Your first paid radio job will almost certainly be in a small market. You might host an overnight shift, fill in on weekends, or handle a mix of on-air and production duties. The pay at this stage is modest, often in the range of $25,000 to $35,000 a year for full-time work, but the experience is invaluable. You’ll develop faster because you’re doing more: hosting, producing, recording commercials, maybe even selling airtime.

Plan to spend one to three years in a small market building your skills and your aircheck library before moving up. Each move to a larger market typically comes with a meaningful bump in both pay and audience size.

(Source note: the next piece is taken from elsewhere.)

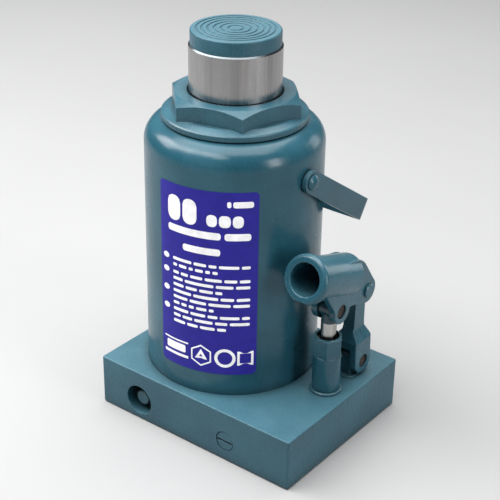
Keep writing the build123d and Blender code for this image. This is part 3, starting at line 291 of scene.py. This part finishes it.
def dark_steel():
    """Oily dark steel with a little rust."""
    shader = Shader("dark_steel")
    rust = shader.ramp(shader.noise(260, 6, 0.7), (0.42, (0.035, 0.030, 0.028)),
                       (0.58, (0.060, 0.042, 0.036)), (0.75, (0.115, 0.070, 0.052)))
    shader.colour(rust)
    shader.roughness(shader.ramp(shader.noise(400, 4), (0.3, 0.35), (0.7, 0.75)))
    shader.normal(shader.bump(shader.noise(500, 5, 0.7), 0.12 * MM))
    shader.set(Metallic=0.55)
    return shader.material


def plain(name, colour, rough, grain, depth, metallic=0.0):
    """A quiet material with its own grain, for seals, gaskets and balls."""
    shader = Shader(name)
    mottle = shader.noise(grain, 4, 0.6)
    dark = tuple(channel * 0.75 for channel in colour)
    shader.colour(shader.ramp(mottle, (0.3, dark), (0.7, colour)))
    shader.roughness(shader.ramp(mottle, (0.3, rough), (0.7, min(1.0, rough + 0.15))))
    shader.normal(shader.bump(mottle, depth))
    shader.set(Metallic=metallic)
    return shader.material


def vinyl(name, colour, gloss):
    """Printed vinyl: smooth, slightly mottled ink under a clear film."""
    shader = Shader(name)
    ink = shader.noise(160, 4, 0.6)
    dark = tuple(channel * 0.8 for channel in colour)
    shader.colour(shader.ramp(ink, (0.3, dark), (0.7, colour)))
    shader.roughness(shader.ramp(shader.noise(60, 4), (0.3, gloss), (0.7, gloss + 0.1)))
    shader.normal(shader.bump(shader.noise(300, 3), 0.01 * MM))
    shader.set(Specular_IOR_Level=0.18)
    return shader.material


materials = {
    "painted_casting": enamel("painted_casting", cast=0.45 * MM, peel=0.05 * MM, gloss=0.34),
    "painted_tank": enamel("painted_tank", peel=0.03 * MM, gloss=0.19, top_dust_and_light=0.1, shine=0.34),
    "painted_nut": enamel("painted_nut", cast=0.16 * MM, gloss=0.26, top_dust_and_light=0.15),
    "painted_pump": enamel("painted_pump", cast=0.06 * MM, gloss=0.2),
    "painted_link": enamel("painted_link", cast=0.16 * MM, gloss=0.24),
    "painted_socket": enamel("painted_socket", cast=0.12 * MM, gloss=0.2),
    "painted_saddle": enamel("painted_saddle", cast=0.12 * MM, gloss=0.34, top_dust_and_light=0.3,
                             corner_shade=0.15),
    "painted_handle": enamel("painted_handle", cast=0.05 * MM, gloss=0.28),
    "ground_steel": steel("ground_steel", (0.36, 0.355, 0.355), 0.2, (230, 230, 5), lines=900),
    "machined_steel": steel("machined_steel", (0.36, 0.35, 0.34), 0.3, (300, 300, 40)),
    "plunger_steel": plunger_steel(),
    "valve_spindle_paint": enamel("valve_spindle_paint", cast=0.1 * MM, gloss=0.36, top_dust_and_light=0.2),
    "dark_steel": dark_steel(),
    "valve_ball_steel": plain("valve_ball_steel", (0.6, 0.6, 0.6), 0.12, 300, 0.004 * MM, 1.0),
    "copper_gasket": plain("copper_gasket", (0.62, 0.30, 0.17), 0.35, 300, 0.03 * MM, 1.0),
    "seal_rubber": plain("seal_rubber", (0.022, 0.022, 0.023), 0.55, 350, 0.05 * MM),
    "seal_polyurethane": plain("seal_polyurethane", (0.55, 0.38, 0.10), 0.35, 300, 0.03 * MM),
    "guide_ring_plastic": plain("guide_ring_plastic", (0.55, 0.5, 0.38), 0.5, 300, 0.04 * MM),
    "label_vinyl": vinyl("label_vinyl", (0.022, 0.018, 0.27), 0.4),
}
label_white = vinyl("label_white", (0.97, 0.97, 0.98), 0.4)

slot_of = {part["node"]: part["material_slot"] for part in frame["record"]["subparts"]}
for node, piece in frame["nodes"].items():
    piece.data.materials.clear()
    piece.data.materials.append(materials[slot_of[node]])


# ---------------------------------------------------------------- label print

label_low, label_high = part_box("label")
LABEL_LOW, LABEL_HIGH = label_low.z, label_high.z
LABEL_TALL = LABEL_HIGH - LABEL_LOW
LABEL_HALF = 36.4 * MM  # half its width, along the curve
LABEL_MIDDLE = math.radians(-70)
PRINT_RADIUS = 62.30 * MM
PRINT_SINK = 0.08 * MM
COLUMN_WIDTH = 1.5 * MM  # narrow enough for a flat column to follow the curve
DOT_SIDES = 20
DOT_HOLE = 0.1 * MM


def across(share):
    """A place across the label, 0 at its left edge and 1 at its right."""
    return -LABEL_HALF + 2 * LABEL_HALF * share


def down(share):
    """A height on the label, 0 at its top and 1 at its bottom."""
    return LABEL_HIGH - LABEL_TALL * share


def on_label(x, y):
    """The point on the label's face at a distance across from its middle and a height."""
    angle = LABEL_MIDDLE + x / PRINT_RADIUS
    return Vector((PRINT_RADIUS * math.cos(angle), PRINT_RADIUS * math.sin(angle), y))


def strip(bm, x0, y0, x1, y1, radius):
    """One printed bar: a rounded rectangle wrapped round the tank in narrow columns."""
    # a little under half the bar, so that its corners never meet
    radius = min(radius, (x1 - x0) / 2.01, (y1 - y0) / 2.01)
    columns = max(2, int((x1 - x0) / COLUMN_WIDTH) + 1)
    stations = [x0 + (x1 - x0) * i / columns for i in range(columns + 1)]
    for share in (0.15, 0.45):
        stations += [x0 + radius * share, x1 - radius * share]
    lows, highs = [], []
    for x in sorted(set(stations)):
        edge = min(x - x0, x1 - x)
        inset = 0.0
        if edge < radius:
            inset = radius - math.sqrt(max(0.0, radius**2 - (radius - edge) ** 2))
        lows.append(bm.verts.new(on_label(x, y0 + inset)))
        highs.append(bm.verts.new(on_label(x, y1 - inset)))
    for i in range(len(lows) - 1):
        bm.faces.new((lows[i], lows[i + 1], highs[i + 1], highs[i]))


def ring_print(bm, cx, cy, outer, inner, sides, turn=0.0, squash=1.0):
    """A printed outline with a number of sides, such as a ring or a hexagon.

    Each side is one flat face, so the middle of a long level side dips into the label.
    """
    loops = []
    for radius in (outer, inner):
        loop = []
        for i in range(sides):
            angle = turn + 2 * math.pi * i / sides
            loop.append(bm.verts.new(on_label(cx + radius * math.cos(angle) * squash,
                                              cy + radius * math.sin(angle))))
        loops.append(loop)
    for i in range(sides):
        j = (i + 1) % sides
        bm.faces.new((loops[0][i], loops[0][j], loops[1][j], loops[1][i]))


def disc_print(bm, cx, cy, wide, tall):
    """A printed dot."""
    ring_print(bm, cx, cy, tall, DOT_HOLE, DOT_SIDES, squash=wide / tall)


def word_line(bm, x0, x1, y, height, words, gap):
    """A line of print, as plain bars of the widths that the words share out."""
    total = sum(words)
    room = (x1 - x0) - gap * (len(words) - 1)
    x = x0
    for word in words:
        width = room * word / total
        strip(bm, x, y, x + width, y + height, height * 0.35)
        x += width + gap


def finish_mesh(bm, name, material, thickness=0.0):
    """Turn a bmesh into an object with one material."""
    bmesh.ops.recalc_face_normals(bm, faces=bm.faces)
    mesh = bpy.data.meshes.new(name)
    bm.to_mesh(mesh)
    bm.free()
    mesh.materials.append(material)
    piece = bpy.data.objects.new(name, mesh)
    bpy.context.scene.collection.objects.link(piece)
    if thickness:
        shell = piece.modifiers.new("thickness", "SOLIDIFY")
        shell.thickness = thickness
        shell.offset = 0
    return piece


def label_print():
    """Generic print: blocks for headings, bars for lines of text, plain marks at the foot."""
    bm = bmesh.new()
    # heading blocks, two large and three small, a short code and two title lines
    for left, right in ((0.11, 0.255), (0.28, 0.425)):
        strip(bm, across(left), down(0.19), across(right), down(0.058), 5 * MM)
    word_line(bm, across(0.52), across(0.86), down(0.182), 8.6 * MM, (1, 1.1, 1), 1.3 * MM)
    word_line(bm, across(0.71), across(0.95), down(0.078), 4.4 * MM, (1, 5), 1.2 * MM)
    word_line(bm, across(0.11), across(0.93), down(0.25), 5.2 * MM, (9, 4), 2.6 * MM)
    word_line(bm, across(0.28), across(0.65), down(0.335), 5.0 * MM, (1,), 0)
    # lines of small print, with a dot before each paragraph
    chance = random.Random(7)
    paragraphs = ((0.395, 2), (0.470, 3), (0.572, 3), (0.675, 3))
    pitch = 0.0338
    for top, lines in paragraphs:
        disc_print(bm, across(0.075), down(top), 2.7 * MM, 2.1 * MM)
        for line in range(lines):
            words = [chance.uniform(0.5, 1.6) for _ in range(chance.choice((4, 5, 6)))]
            short = line == lines - 1
            right = chance.uniform(0.5, 0.8) if short else 0.93
            word_line(bm, across(0.165), across(right), down(top + line * pitch) - 1.1 * MM,
                      2.2 * MM, words, 1.7 * MM)
    # plain marks: a bar between two rules, a triangle in a hexagon, a ring and a square ring
    strip(bm, across(0.04), down(0.860), across(0.33), down(0.852), 0.1 * MM)
    strip(bm, across(0.04), down(0.945), across(0.33), down(0.930), 0.1 * MM)
    strip(bm, across(0.07), down(0.915), across(0.30), down(0.872), 1 * MM)
    marks = down(0.905)
    ring_print(bm, across(0.465), marks, 8.6 * MM, 7.4 * MM, 6, math.pi / 6)
    ring_print(bm, across(0.465), marks, 5.2 * MM, 1.6 * MM, 3, math.pi / 2)
    ring_print(bm, across(0.70), marks, 7.4 * MM, 5.2 * MM, 36)
    ring_print(bm, across(0.895), marks, 8.0 * MM, 5.6 * MM, 4, math.pi / 4)
    piece = finish_mesh(bm, "label_print", label_white, PRINT_SINK)
    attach(piece, "root")


label_print()


# ---------------------------------------------------------------- stage, lights and camera

FLOOR_SIZE = 8.0
FLOOR_GAP = 0.2 * MM
floor_mesh = bmesh.new()
bmesh.ops.create_grid(floor_mesh, x_segments=1, y_segments=1, size=FLOOR_SIZE / 2)
floor_shader = Shader("floor")
floor_shader.colour(floor_shader.ramp(floor_shader.noise(3, 3), (0.3, 0.325), (0.7, 0.34)))
floor_shader.set(Roughness=0.7)
floor = finish_mesh(floor_mesh, "floor", floor_shader.material)
floor.location.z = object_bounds()[0].z - FLOOR_GAP


def area_light(name, position, target, size, power):
    """A rectangular lamp of a size and a power in watts, aimed at a point."""
    data = bpy.data.lights.new(name, "AREA")
    data.shape = "RECTANGLE"
    data.size, data.size_y = size
    data.energy = power
    lamp = bpy.data.objects.new(name, data)
    lamp.location = position
    aim = Vector(target) - Vector(position)
    lamp.rotation_euler = aim.to_track_quat("-Z", "Y").to_euler()
    bpy.context.scene.collection.objects.link(lamp)


area_light("overhead", (-0.1, 0.1, 1.7), (0, 0, 0.1), (1.9, 1.9), 58)
area_light("front_top", (-0.2, -0.8, 1.3), (0, 0, 0.2), (1.3, 0.4), 12)
area_light("left_top", (-0.8, -0.6, 1.2), (0, 0, 0.2), (1.0, 0.45), 9)
area_light("back_sheen", (-1.15, 1.5, 0.95), (0, 0, 0.1), (1.3, 0.7), 2)
area_light("shoulder_band", (-1.3, -0.45, 1.05), (0, 0, 0.2), (0.9, 0.6), 15)
area_light("right_strip", (1.35, -0.05, 0.5), (0, 0, 0.12), (0.35, 0.8), 8)
area_light("right_rim", (0.5, 1.3, 0.45), (0, 0, 0.12), (0.5, 0.7), 3)
area_light("front_fill", (0.15, -1.5, 0.6), (0, 0, 0.12), (1.0, 0.6), 0.7)
world = bpy.data.worlds.new("studio")
bpy.context.scene.world = world
world.use_nodes = True
background = world.node_tree.nodes["Background"]
background.inputs["Color"].default_value = (0.92, 0.96, 1.0, 1)
background.inputs["Strength"].default_value = 0.09

CAMERA_PLACE = Vector((0.49345, -0.62713, 0.54007))
CAMERA_AZIMUTH, CAMERA_PITCH, CAMERA_ROLL = (math.radians(a) for a in (37.36, 27.69, 1.03))
CAMERA_LENS = 91.0
CAMERA_SENSOR = 36.0
back = Vector((math.sin(CAMERA_AZIMUTH) * math.cos(CAMERA_PITCH),
               -math.cos(CAMERA_AZIMUTH) * math.cos(CAMERA_PITCH), math.sin(CAMERA_PITCH)))
level = Vector((math.cos(CAMERA_AZIMUTH), math.sin(CAMERA_AZIMUTH), 0))
right = level * math.cos(CAMERA_ROLL) + back.cross(level) * math.sin(CAMERA_ROLL)
up = back.cross(right)
camera_data = bpy.data.cameras.new("camera")
camera_data.sensor_width = CAMERA_SENSOR
camera_data.lens = CAMERA_LENS
camera = bpy.data.objects.new("camera", camera_data)
axes = Matrix((right, up, back)).transposed().to_4x4()
camera.matrix_world = Matrix.Translation(CAMERA_PLACE) @ axes
bpy.context.scene.collection.objects.link(camera)
bpy.context.scene.camera = camera
bpy.context.scene.view_settings.view_transform = "Standard"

Network Within the Industry

Radio is a relationship-driven business. Many jobs are filled through word of mouth before they’re ever posted publicly. Building connections matters as much as building skills.

Attend local broadcasting association events and industry conferences. Follow program directors, hosts, and producers on social media and engage with their content genuinely. If you admire someone’s work, tell them specifically what you like and ask a thoughtful question. Most people in radio remember what it was like to break in and are willing to help someone who’s clearly putting in the effort.

Keep in touch with every program director who listens to your aircheck, every host you shadow, and every fellow intern. The person interning next to you today might be a program director in five years, and they’ll remember whether you were reliable and easy to work with.

Keep Improving After You’re In

Landing your first radio job is the beginning, not the destination. Record every shift. Listen back critically. Notice where you stumble, where your energy drops, where a break runs too long. The hosts who advance are the ones who treat self-review as a daily habit, not an occasional exercise.

Update your aircheck regularly as your skills sharpen. A demo from two years ago won’t represent what you can do today. Build a presence on social media, since stations increasingly value hosts who can engage audiences across platforms, not just over the airwaves. The more listeners you can bring with you, the more leverage you have when negotiating your next move up the market ladder.